Das Leben in einer klösterlichen Gemeinschaft ist ein von Anfang bis zum Ende begleitetes Leben.

Auch nach der feierlichen Ablegung ihrer Gelübde haben Mönche und Nonnen regelmäßig Gelegenheit, Fragen der Arbeit sowie des persönlichen und gemeinschaftlichen geistlichen Lebens mit ihren Kloster-Oberen zu besprechen. Hilfe oder Rat kann zudem von anderen erfahrenen Brüdern und Schwester erbeten werden, die es verstehen, "eigene und fremde Wunden zu heilen", wie es Benedikt in seiner Regel formuliert (RB 46,6). Auch Äbte und Äbtissinnen brauchen Begleitung. Die Last ihres Dienstes teilen sie vertrauensvoll mit den "Seniorat", einer Gruppe zuverlässiger, erfahrener Mönche und Nonnen. Ebenso werden anderen Brüdern und Schwestern in verantwortlichen oder arbeitsintensiven Aufgabenbereichen Helfer zur Seite gestellt. Kranke und Alte bedürfen der besonderen Betreuung und Sorge.

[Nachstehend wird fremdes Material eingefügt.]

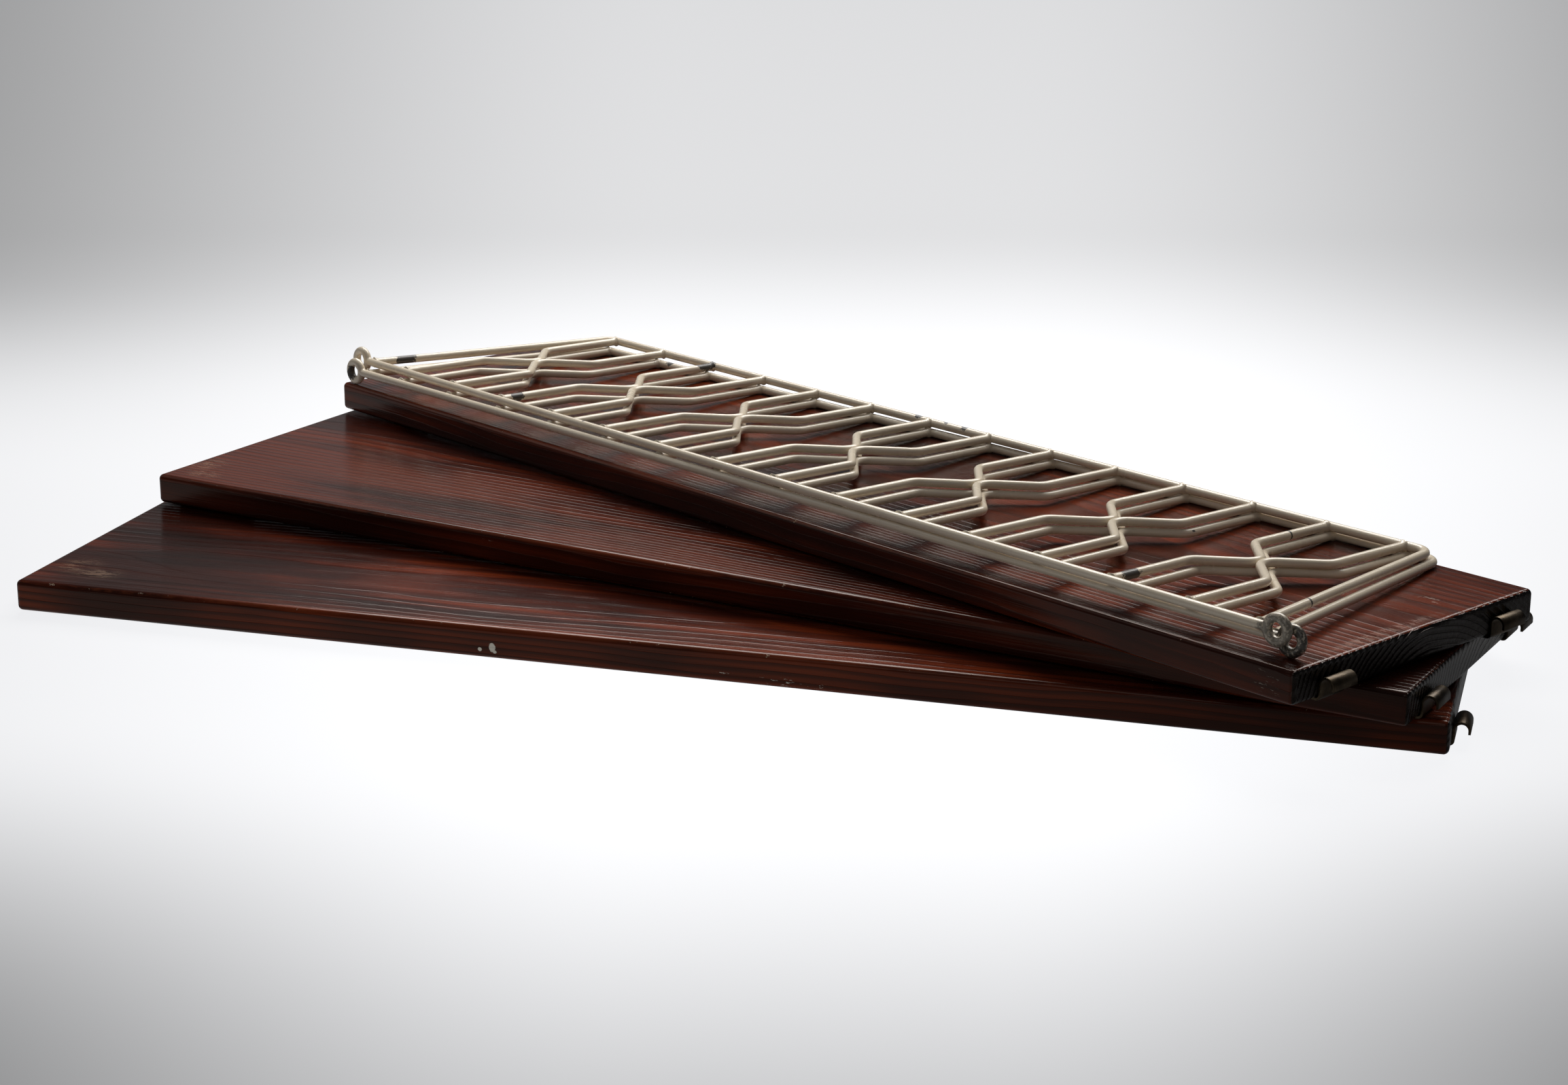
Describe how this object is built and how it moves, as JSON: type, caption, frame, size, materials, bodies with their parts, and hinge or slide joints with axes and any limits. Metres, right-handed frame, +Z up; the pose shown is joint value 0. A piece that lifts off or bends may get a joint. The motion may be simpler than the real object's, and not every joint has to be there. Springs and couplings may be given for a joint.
{
  "type": "hanging shelf",
  "caption": "Knocked-down hanging wall shelf: stained boards with curled end hooks, fanned in a stack, and two enamelled wire ladders with ring eyes lying on top.",
  "frame": {"origin": "under the middle of the stack, on the surface that it lies on", "axes": "+X along the top board towards the end where the boards fan least, +Y from the eyed rails to the short rails, +Z up"},
  "size_m": [0.8384, 0.5802, 0.081],
  "materials": {
    "stained_wood": "mahogany stain under gloss varnish, worn at the edges",
    "hook_metal": "aged dark bronze",
    "screw_steel": "dull zinc",
    "cream_enamel": "satin cream enamel, chipped in places"
  },
  "bodies": {
    "bottom_board": {"bottom_board_hook_left_back": "hook_metal", "bottom_board_hook_left_front": "hook_metal", "bottom_board_hook_right_back": "hook_metal", "bottom_board_hook_right_front": "hook_metal", "bottom_board_panel": "stained_wood", "bottom_board_screws": "screw_steel"},
    "middle_board": {"middle_board_hook_left_back": "hook_metal", "middle_board_hook_left_front": "hook_metal", "middle_board_hook_right_back": "hook_metal", "middle_board_hook_right_front": "hook_metal", "middle_board_panel": "stained_wood", "middle_board_screws": "screw_steel"},
    "top_board": {"top_board_hook_left_back": "hook_metal", "top_board_hook_left_front": "hook_metal", "top_board_hook_right_back": "hook_metal", "top_board_hook_right_front": "hook_metal", "top_board_panel": "stained_wood", "top_board_screws": "screw_steel"},
    "lower_ladder": {"lower_ladder_end_frame": "cream_enamel", "lower_ladder_eyed_rail": "cream_enamel", "lower_ladder_rung_1a": "cream_enamel", "lower_ladder_rung_1b": "cream_enamel", "lower_ladder_rung_2a": "cream_enamel", "lower_ladder_rung_2b": "cream_enamel", "lower_ladder_rung_3a": "cream_enamel", "lower_ladder_rung_3b": "cream_enamel", "lower_ladder_rung_4a": "cream_enamel", "lower_ladder_rung_4b": "cream_enamel", "lower_ladder_rung_5a": "cream_enamel", "lower_ladder_rung_5b": "cream_enamel", "lower_ladder_rung_6a": "cream_enamel", "lower_ladder_rung_6b": "cream_enamel", "lower_ladder_rung_7a": "cream_enamel", "lower_ladder_rung_7b": "cream_enamel"},
    "upper_ladder": {"upper_ladder_end_frame": "cream_enamel", "upper_ladder_eyed_rail": "cream_enamel", "upper_ladder_rung_1a": "cream_enamel", "upper_ladder_rung_1b": "cream_enamel", "upper_ladder_rung_2a": "cream_enamel", "upper_ladder_rung_2b": "cream_enamel", "upper_ladder_rung_3a": "cream_enamel", "upper_ladder_rung_3b": "cream_enamel", "upper_ladder_rung_4a": "cream_enamel", "upper_ladder_rung_4b": "cream_enamel", "upper_ladder_rung_5a": "cream_enamel", "upper_ladder_rung_5b": "cream_enamel", "upper_ladder_rung_6a": "cream_enamel", "upper_ladder_rung_6b": "cream_enamel", "upper_ladder_rung_7a": "cream_enamel", "upper_ladder_rung_7b": "cream_enamel"}
  },
  "joints": [
    {"name": "middle_board_lift", "type": "slide", "parent": "bottom_board", "child": "middle_board", "axis": [0, 0, 1], "range_m": [0, 0.1]},
    {"name": "top_board_lift", "type": "slide", "parent": "middle_board", "child": "top_board", "axis": [0, 0, 1], "range_m": [0, 0.1]},
    {"name": "lower_ladder_lift", "type": "slide", "parent": "top_board", "child": "lower_ladder", "axis": [0, 0, 1], "range_m": [0, 0.1]},
    {"name": "upper_ladder_lift", "type": "slide", "parent": "lower_ladder", "child": "upper_ladder", "axis": [0, 0, 1], "range_m": [0, 0.1]}
  ]
}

Das Leben in einer klösterlichen Gemeinschaft ist ein von Anfang bis zum Ende begleitetes Leben. Getragen von dieser prägenden Grunderfahrung werden viele Benediktinerinnen und Benediktiner selbst zu einfühlsamen geistlichen Begleitern von Menschen, die als Gäste oder Suchende ins Kloster kommen.